Malgré les tentatives de pourparlers de paix engagés en février 2014, l’armée pakistanaise mène depuis juin 2014 l’offensive Zar-e-Azb (« attaque de l’épée du prophète » en ourdou) au Nord-Waziristan, afin de lutter contre le terrorisme. Le Waziristan est la principale base arrière régionale de groupes djihadistes pakistanais et étrangers menant des attaques en Afghanistan, en Inde et en Asie centrale. Ces zones tribales situées à la frontière de l’Afghanistan constituent à la fois un enjeu majeur pour le gouvernement pakistanais et la sécurité à l’échelle régionale. En s’attaquant à ces sanctuaires montagneux le gouvernement de Nawaz Sharif marque un tournant dans la lutte nationale contre les Talibans et illustre sa détermination à  mettre fin à cette guerre civile qui a fait plus de 50 000 morts à ce jour. Le groupe à l’origine de l’attaque le Tehreek-e-Taliban (TTP) est en guerre contre le gouvernement depuis 2007. Ce dernier est accusé de « bafouer l’islam » et de soutenir les Etats-Unis.

Dépasser l’approche sélective et nationale pour répondre à l’enjeu sécuritaire régional

L’attaque du 16 décembre s’inscrit dans la lutte pour la restauration du contrôle des territoires frontaliers occupés par des groupes disparates mêlant talibans du TTP, dont les actions touchent essentiellement le Pakistan, et talibans opérant avec l’assentiment d’Islamabad en Afghanistan contre son armée ou l’OTAN. Ces représailles, envisagées par le pouvoir qui avait dès cet été les principales villes du pays en état d’alerte maximale, remettent en cause la stratégie pakistanaise longtemps ambiguë et appellent à une nouvelle approche.

En effet, en axant  l’offensive actuelle contre les membres du TTP, désignés comme les « mauvais talibans » alors que des accords ont été passés avec d’autres les « bons talibans » (réseau Haqqani ou groupes de Gul Bahadur par exemple), le pouvoir pakistanais mine la lutte globale contre le terrorisme. Elle tend à être sélective et éloigne la possible pacification des zones pachtounes. Cela est d’autant plus crucial que l’enjeu est également régional. Cette distinction entre les talibans a une incidence stratégique : tandis que les talibans opérant sur le sol pakistanais sont ciblés, ceux opérant dans l’Afghanistan voisin sont tolérés et proches des services secrets pakistanais. Cela empêche une stabilisation de la région et le processus de réconciliation nationale afghan voulu par le président Ashraf Ghani. A cela s’ajoute la représentation de l’équilibre du pouvoir qu’a le Pakistan de la région. Semblant toujours dans la logique d’une doctrine historique lié à ses relations tendues avec l’Inde, ce dernier conçoit Kaboul comme un lieu de rivalité et perçoit son soutien aux talibans afghans comme un moyen de garantir un pouvoir inféodé à Islamabad afin d’y contrer l’influence de l’Inde.

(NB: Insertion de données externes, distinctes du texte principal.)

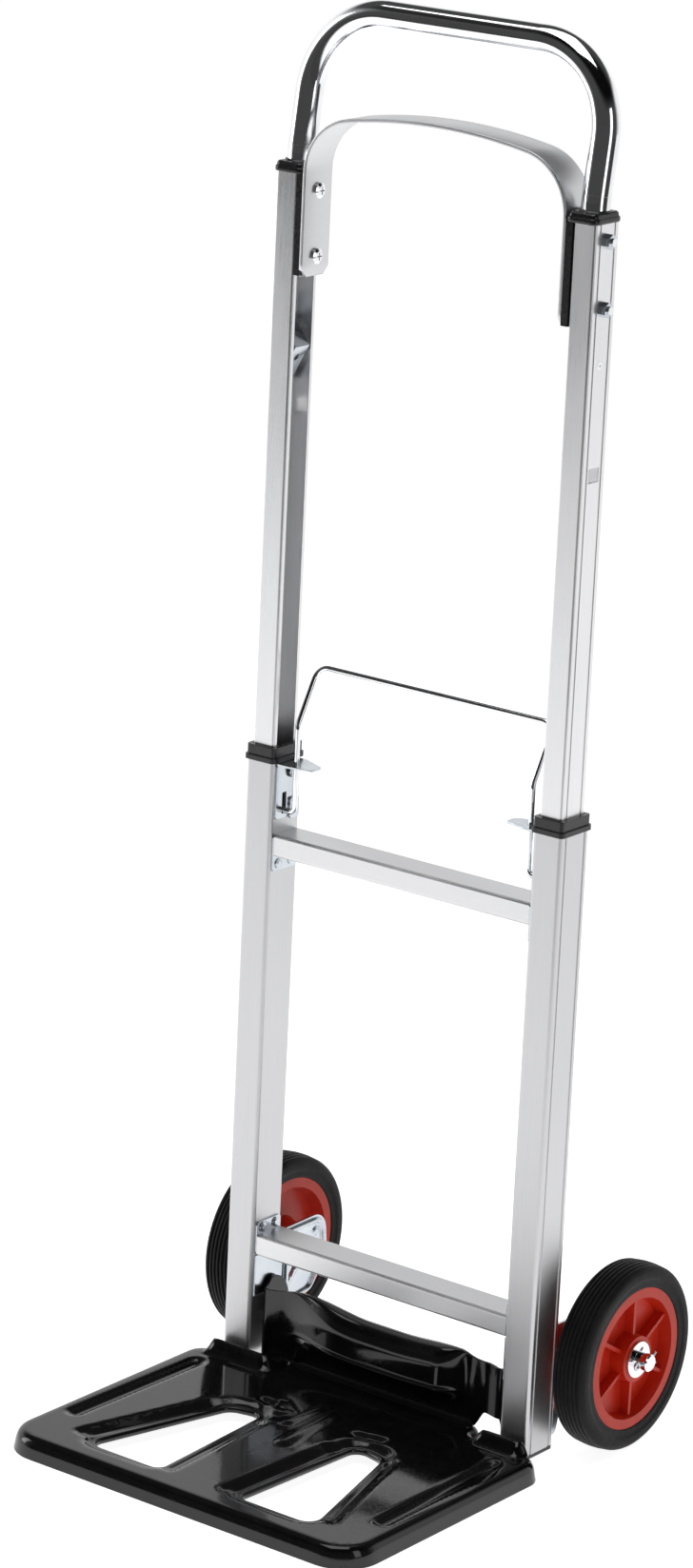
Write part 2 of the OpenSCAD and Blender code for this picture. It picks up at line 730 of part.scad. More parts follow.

A ce jour, les pistes envisagées après l’attaque de Peshawar sont essentiellement nationales. Le pays a annoncé la levée de son moratoire sur la peine de mort dans les affaires de terrorisme et une réunion de haut niveau réunissant le gouvernement et les plus grands partis politiques se tiendra prochainement. Le renforcement de l’opération Zar-e-Azb est également évoqué. Une dynamique bilatérale, voire régionale, gagnerait à être envisagée dans la perspective du départ des forces de l’OTAN et du vide stratégique à venir, dont pourrait profiter les mouvements insurrectionnels locaux.